→ Requirement
Look in the material below for the line with "buildStand();" and the line with "cad_parts[node].hide_render = cad_parts[node].hide_viewport", then set down exactly those two lines and all lines between, nothing more.

→ Source excerpt
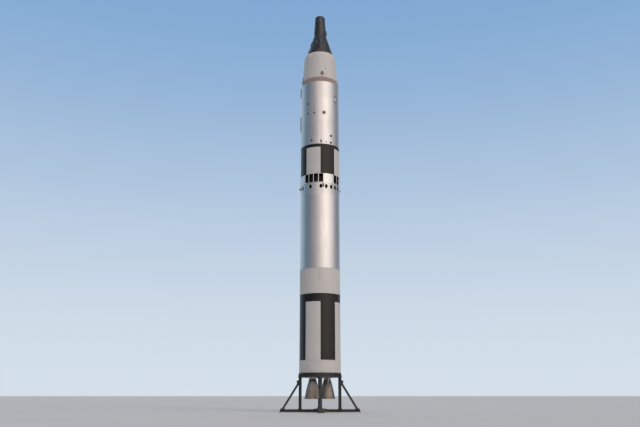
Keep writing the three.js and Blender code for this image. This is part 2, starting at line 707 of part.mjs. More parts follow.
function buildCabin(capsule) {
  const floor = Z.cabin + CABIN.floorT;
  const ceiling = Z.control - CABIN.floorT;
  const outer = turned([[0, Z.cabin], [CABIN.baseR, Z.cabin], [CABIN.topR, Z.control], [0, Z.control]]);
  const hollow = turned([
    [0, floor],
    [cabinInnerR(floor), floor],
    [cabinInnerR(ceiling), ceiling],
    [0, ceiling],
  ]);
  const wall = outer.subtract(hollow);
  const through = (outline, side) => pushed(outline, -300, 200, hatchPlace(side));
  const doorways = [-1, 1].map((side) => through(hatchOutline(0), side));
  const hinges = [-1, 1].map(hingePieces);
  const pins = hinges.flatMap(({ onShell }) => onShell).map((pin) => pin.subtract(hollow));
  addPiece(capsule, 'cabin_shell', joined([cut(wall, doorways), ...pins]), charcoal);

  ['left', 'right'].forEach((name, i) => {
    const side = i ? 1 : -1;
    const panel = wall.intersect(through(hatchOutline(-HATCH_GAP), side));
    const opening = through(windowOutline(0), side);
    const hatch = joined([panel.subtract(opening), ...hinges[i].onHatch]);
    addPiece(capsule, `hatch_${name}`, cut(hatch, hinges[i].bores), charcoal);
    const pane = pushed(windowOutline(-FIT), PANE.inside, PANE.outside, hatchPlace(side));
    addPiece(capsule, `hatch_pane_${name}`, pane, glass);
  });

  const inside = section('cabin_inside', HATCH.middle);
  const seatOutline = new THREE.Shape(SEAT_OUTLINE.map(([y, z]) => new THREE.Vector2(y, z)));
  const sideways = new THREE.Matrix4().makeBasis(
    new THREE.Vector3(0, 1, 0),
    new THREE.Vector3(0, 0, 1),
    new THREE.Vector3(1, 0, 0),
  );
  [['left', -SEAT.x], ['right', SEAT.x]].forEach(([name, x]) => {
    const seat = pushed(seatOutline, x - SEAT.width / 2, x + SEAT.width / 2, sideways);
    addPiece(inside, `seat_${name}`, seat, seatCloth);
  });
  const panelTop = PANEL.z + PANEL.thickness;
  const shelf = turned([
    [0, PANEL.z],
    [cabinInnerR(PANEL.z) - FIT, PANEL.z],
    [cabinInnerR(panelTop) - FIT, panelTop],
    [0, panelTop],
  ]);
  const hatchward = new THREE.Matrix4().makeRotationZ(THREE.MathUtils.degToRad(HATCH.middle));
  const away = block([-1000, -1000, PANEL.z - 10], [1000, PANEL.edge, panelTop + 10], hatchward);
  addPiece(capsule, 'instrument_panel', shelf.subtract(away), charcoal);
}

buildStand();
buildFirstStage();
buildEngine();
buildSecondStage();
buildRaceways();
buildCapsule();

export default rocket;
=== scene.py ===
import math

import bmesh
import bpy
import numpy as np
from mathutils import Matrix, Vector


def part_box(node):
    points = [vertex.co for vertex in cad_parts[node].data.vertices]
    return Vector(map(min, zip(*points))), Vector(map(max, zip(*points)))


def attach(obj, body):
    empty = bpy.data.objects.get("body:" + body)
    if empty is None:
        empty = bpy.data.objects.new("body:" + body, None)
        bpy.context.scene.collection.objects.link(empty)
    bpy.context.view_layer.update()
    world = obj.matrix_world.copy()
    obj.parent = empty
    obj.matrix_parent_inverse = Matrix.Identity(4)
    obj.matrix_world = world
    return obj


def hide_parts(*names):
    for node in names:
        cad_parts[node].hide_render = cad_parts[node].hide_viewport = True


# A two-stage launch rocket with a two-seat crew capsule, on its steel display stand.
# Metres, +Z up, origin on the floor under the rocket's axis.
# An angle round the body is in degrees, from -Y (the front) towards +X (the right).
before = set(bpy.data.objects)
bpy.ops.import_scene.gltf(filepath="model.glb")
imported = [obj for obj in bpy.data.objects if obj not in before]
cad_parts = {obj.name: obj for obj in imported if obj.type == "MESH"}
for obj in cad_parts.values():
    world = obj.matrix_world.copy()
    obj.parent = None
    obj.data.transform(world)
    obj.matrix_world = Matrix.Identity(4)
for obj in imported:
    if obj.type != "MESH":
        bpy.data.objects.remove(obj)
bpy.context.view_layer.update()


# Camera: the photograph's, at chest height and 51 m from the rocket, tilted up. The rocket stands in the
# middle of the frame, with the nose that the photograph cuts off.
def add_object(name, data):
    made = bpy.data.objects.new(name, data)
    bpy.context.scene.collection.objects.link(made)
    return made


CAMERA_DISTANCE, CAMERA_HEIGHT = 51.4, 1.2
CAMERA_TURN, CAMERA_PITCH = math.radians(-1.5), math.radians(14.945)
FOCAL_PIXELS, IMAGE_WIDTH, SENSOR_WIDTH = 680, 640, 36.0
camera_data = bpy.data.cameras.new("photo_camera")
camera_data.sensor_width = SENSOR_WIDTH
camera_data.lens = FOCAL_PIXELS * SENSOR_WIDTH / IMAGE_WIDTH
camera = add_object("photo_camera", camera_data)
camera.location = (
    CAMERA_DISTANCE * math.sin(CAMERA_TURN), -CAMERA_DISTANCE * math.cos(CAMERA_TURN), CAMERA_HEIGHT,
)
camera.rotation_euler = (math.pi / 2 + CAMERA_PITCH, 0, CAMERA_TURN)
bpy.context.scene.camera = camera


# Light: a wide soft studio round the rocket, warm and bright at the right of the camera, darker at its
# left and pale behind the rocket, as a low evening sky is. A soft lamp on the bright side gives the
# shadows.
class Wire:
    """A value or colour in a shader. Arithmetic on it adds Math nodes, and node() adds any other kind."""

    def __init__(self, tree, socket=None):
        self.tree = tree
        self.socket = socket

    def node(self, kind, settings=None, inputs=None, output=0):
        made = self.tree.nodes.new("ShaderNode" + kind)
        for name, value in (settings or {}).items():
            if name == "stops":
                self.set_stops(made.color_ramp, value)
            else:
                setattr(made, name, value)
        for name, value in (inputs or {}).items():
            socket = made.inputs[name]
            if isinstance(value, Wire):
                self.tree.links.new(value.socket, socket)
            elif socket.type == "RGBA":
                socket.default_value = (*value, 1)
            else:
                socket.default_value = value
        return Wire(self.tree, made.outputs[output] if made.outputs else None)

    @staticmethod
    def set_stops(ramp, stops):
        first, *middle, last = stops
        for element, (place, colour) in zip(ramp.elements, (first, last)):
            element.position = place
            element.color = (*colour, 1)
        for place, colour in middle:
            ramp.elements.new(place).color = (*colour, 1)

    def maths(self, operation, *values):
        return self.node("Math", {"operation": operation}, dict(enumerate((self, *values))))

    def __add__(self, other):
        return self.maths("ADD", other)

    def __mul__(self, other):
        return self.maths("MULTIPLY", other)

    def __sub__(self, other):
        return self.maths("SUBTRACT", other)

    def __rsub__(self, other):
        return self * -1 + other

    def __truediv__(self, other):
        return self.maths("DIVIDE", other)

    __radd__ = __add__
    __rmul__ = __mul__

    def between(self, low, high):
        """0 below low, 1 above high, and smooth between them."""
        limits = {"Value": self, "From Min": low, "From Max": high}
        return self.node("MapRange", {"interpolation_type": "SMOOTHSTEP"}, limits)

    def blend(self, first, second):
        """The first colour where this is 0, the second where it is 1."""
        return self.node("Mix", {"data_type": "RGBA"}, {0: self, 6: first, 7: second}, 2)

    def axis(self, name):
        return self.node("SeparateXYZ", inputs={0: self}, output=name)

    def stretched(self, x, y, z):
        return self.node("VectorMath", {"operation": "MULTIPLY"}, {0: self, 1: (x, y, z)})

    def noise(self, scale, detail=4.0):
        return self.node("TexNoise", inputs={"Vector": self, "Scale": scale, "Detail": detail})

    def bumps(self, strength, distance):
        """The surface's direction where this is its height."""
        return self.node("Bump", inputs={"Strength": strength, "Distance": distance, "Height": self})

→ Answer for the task
buildStand();
buildFirstStage();
buildEngine();
buildSecondStage();
buildRaceways();
buildCapsule();

export default rocket;
=== scene.py ===
import math

import bmesh
import bpy
import numpy as np
from mathutils import Matrix, Vector


def part_box(node):
    points = [vertex.co for vertex in cad_parts[node].data.vertices]
    return Vector(map(min, zip(*points))), Vector(map(max, zip(*points)))


def attach(obj, body):
    empty = bpy.data.objects.get("body:" + body)
    if empty is None:
        empty = bpy.data.objects.new("body:" + body, None)
        bpy.context.scene.collection.objects.link(empty)
    bpy.context.view_layer.update()
    world = obj.matrix_world.copy()
    obj.parent = empty
    obj.matrix_parent_inverse = Matrix.Identity(4)
    obj.matrix_world = world
    return obj


def hide_parts(*names):
    for node in names:
        cad_parts[node].hide_render = cad_parts[node].hide_viewport = True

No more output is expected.